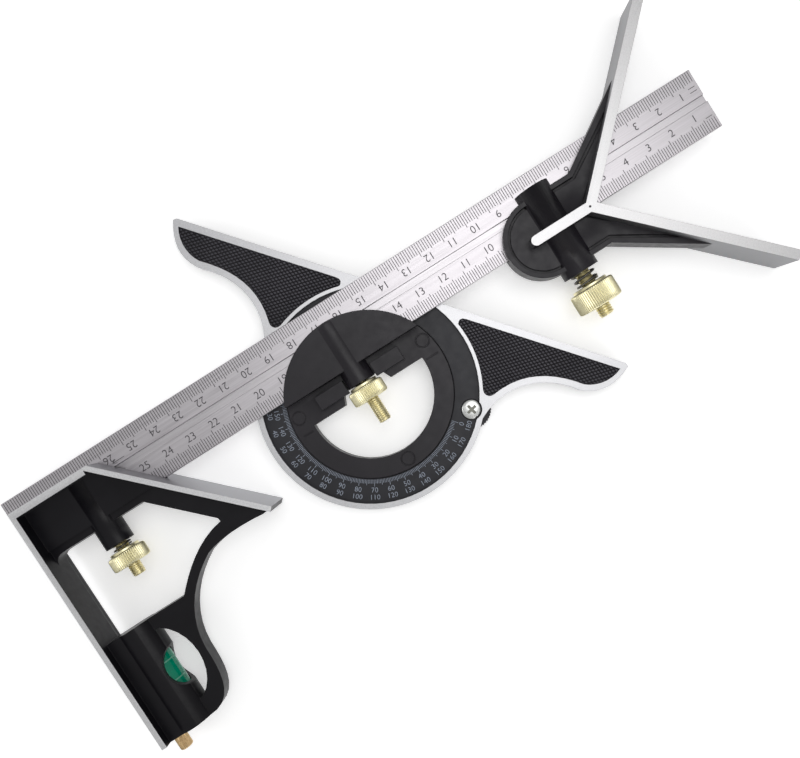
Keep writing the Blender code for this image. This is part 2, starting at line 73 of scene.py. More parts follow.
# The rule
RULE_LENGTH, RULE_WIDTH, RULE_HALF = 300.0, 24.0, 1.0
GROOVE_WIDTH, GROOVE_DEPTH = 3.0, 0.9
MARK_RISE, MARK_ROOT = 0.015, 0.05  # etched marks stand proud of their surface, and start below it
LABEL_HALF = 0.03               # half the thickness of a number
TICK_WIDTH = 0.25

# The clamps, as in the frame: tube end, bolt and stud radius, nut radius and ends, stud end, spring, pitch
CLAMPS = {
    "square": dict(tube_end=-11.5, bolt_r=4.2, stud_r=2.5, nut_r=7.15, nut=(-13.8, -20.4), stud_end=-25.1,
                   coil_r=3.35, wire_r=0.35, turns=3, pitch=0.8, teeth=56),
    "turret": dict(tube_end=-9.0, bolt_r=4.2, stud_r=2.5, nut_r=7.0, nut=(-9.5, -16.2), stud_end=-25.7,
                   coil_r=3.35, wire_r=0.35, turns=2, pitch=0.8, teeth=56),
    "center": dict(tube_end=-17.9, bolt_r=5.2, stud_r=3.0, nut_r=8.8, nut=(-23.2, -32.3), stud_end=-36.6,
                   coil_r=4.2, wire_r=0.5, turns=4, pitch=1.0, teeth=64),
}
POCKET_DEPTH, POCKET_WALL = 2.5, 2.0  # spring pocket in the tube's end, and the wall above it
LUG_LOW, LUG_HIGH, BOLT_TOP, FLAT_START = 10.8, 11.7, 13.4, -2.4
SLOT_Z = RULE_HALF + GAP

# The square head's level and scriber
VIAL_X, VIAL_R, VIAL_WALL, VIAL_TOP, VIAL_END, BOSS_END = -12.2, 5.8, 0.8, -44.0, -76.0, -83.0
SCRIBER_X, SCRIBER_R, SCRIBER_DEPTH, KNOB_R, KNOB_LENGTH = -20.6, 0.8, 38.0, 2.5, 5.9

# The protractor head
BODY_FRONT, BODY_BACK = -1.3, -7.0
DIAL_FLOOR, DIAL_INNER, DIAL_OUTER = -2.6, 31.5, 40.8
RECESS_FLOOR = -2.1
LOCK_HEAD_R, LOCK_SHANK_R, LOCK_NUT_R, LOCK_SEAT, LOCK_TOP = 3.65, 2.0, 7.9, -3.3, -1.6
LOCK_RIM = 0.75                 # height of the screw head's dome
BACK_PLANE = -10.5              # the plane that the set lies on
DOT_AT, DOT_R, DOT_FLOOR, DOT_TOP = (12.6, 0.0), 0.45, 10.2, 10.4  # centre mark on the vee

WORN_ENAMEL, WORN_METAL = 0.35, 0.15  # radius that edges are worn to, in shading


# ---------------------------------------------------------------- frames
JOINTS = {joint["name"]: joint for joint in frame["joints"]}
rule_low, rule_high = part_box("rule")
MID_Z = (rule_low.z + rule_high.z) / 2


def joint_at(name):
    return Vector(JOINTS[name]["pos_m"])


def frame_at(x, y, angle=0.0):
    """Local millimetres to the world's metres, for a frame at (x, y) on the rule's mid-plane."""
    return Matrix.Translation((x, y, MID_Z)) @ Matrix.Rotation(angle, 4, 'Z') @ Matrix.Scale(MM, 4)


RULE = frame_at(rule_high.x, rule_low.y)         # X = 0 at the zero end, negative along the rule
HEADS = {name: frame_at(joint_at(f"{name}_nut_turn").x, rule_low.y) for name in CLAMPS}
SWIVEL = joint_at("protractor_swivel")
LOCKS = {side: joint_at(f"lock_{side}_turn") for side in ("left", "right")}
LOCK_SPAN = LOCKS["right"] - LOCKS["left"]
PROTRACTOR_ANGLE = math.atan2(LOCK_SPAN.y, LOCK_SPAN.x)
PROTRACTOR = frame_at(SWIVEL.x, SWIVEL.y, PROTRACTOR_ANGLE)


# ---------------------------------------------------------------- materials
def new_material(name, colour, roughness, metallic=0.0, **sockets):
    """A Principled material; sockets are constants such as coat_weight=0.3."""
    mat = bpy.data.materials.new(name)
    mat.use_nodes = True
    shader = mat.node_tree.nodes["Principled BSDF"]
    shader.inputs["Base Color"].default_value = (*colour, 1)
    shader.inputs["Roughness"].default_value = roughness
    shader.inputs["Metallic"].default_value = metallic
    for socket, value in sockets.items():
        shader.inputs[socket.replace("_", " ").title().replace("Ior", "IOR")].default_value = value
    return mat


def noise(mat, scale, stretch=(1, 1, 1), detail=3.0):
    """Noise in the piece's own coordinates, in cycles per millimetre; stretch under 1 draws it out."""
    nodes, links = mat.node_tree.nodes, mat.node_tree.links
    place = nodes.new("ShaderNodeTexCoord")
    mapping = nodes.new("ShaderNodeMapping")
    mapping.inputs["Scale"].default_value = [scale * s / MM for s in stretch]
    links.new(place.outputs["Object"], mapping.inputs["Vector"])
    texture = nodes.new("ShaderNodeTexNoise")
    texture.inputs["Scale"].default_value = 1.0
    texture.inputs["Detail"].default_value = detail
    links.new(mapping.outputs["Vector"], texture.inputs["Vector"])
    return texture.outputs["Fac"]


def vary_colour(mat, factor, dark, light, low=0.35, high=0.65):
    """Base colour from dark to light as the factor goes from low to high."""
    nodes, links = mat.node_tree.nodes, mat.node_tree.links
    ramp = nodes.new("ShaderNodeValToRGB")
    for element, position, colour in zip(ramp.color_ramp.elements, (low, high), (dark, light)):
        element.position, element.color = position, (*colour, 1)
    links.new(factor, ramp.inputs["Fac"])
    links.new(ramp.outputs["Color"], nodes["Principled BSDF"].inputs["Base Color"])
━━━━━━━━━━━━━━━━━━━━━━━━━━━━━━
### TASK STATEMENT
From the first line of the data above to the line holding "TICK_WIDTH = 0.25", reproduce each line exactly; emit no other lines.

### ANSWER IN FULL
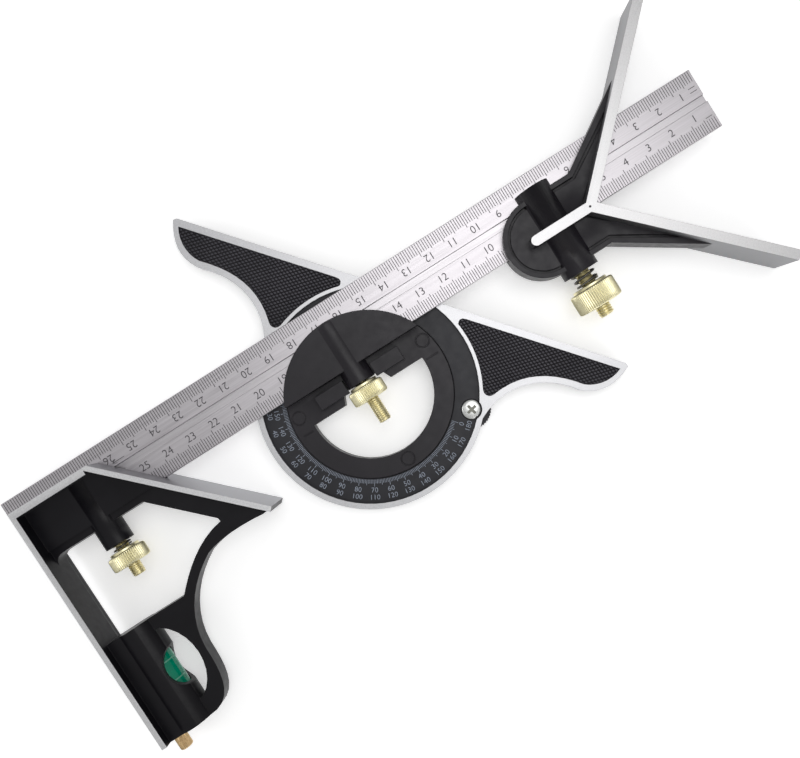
Keep writing the Blender code for this image. This is part 2, starting at line 73 of scene.py. More parts follow.
# The rule
RULE_LENGTH, RULE_WIDTH, RULE_HALF = 300.0, 24.0, 1.0
GROOVE_WIDTH, GROOVE_DEPTH = 3.0, 0.9
MARK_RISE, MARK_ROOT = 0.015, 0.05  # etched marks stand proud of their surface, and start below it
LABEL_HALF = 0.03               # half the thickness of a number
TICK_WIDTH = 0.25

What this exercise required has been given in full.